The purpose of a network is to allow any two consenting parties to communicate. IPv4 cannot deliver that if either party has an RFC1918 address. NAT is a foul perversion of this foundational principle of the Internet Protocol.


On your *internal* network e.g the thing between your postgres VM and your webserver (or whatever). Not arguing against it on the public/wan connection.


There is no such thing as an 'internal' network.


For a lot of use cases a major advantage of IPv6 is to get away from ambiguous rfc1918 addressing.

You can then just put an allow rule between arbitrary v6 addresses anywhere on the internet when you need connectivity without any other hacks like proxies, NAT, etc and the associated complexity and addressing ambiguity/context dependence of rfc1918 addresses.
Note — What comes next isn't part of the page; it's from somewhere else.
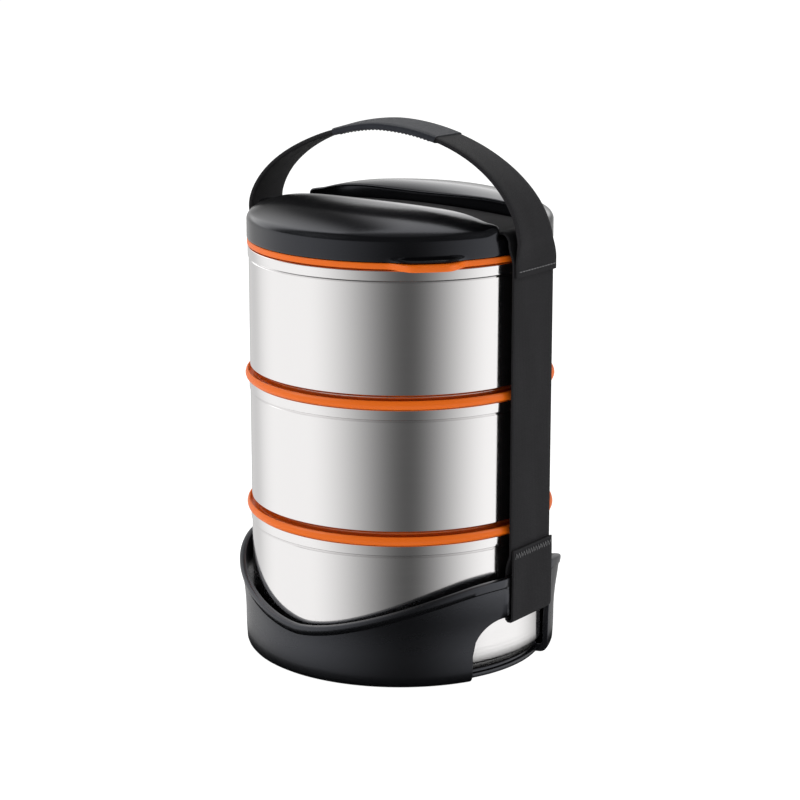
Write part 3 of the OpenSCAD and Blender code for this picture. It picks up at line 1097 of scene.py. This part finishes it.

So fex you can just curl or ssh to your mycontainer.mydomain.net or you can put an allow rule from mycontainer.mydomain.net to a vm or laptop on your home network.

Internetworking, they call it.


I'm talking about an internal network, not the public connection.


The context in the GP comment was generally getting v6 connectivity for containers.

"Internal" is a context dependent term that you introduced. But to give a use case for that, for example you might want to have (maybe at a future date) two hosts on your networks on AWS and Hetzner talk to each other, still without allowing public connectivity.


The benefit of IPv6 is that I don’t need an “internal” network. Everything is on the Internet and the firewall is the only thing that gets in the way.